The Very Best of the Spinners

The Very Best of the Spinners

At their best, The Spinners represented the pinnacle of the Philly Sound. For “I’ll Be Around” and “Could It Be I’m Falling In Love” producers Kenny Gamble and Leon Huff and arranger Thom Bell borrowed the quietly pulsating drums of Al Green’s “Let’s Stay Together” and pillowed it with strokes of guitar, bells, and strings. Unlike some of their masterful productions for The O’Jays and the Delfonics, Gamble and Huff never let The Spinners become overblown.
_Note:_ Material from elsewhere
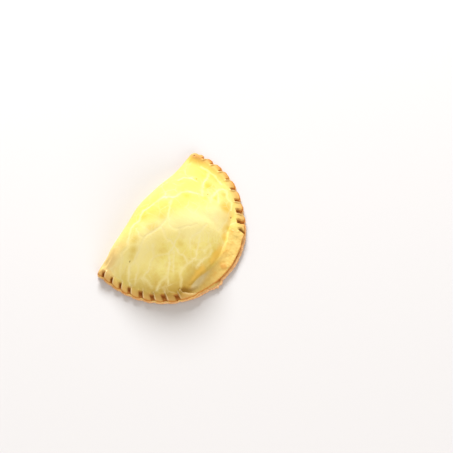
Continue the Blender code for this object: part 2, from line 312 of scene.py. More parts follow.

Their songs translated the heart-pounding excitement of brand new love but made it sound like a private conversation in a corner booth. Singer Phillippe Wynne led the group through a successful string of hits in the mid-Seventies, and though the group never again reached the heights of “I’ll Be Around” and “Could It Be I’m Falling In Love” Wynne’s feathery tenor was a perfect fit for sublime Gamble-Huff productions like “One of a Kind,” “Sadie,” and “They Just Can’t Stop It.” The group ended their golden run with “The Rubberband Man” in late 1976. Thom Bell wrote the song as a way to cheer up his teenage son about his obesity, and it was the last Spinners hit to feature Wynne on lead vocals. The song is a lighthearted signpost for R&B’s transition towards disco, and it marks an end of era for both The Spinners and the gilded Philly sound they represented.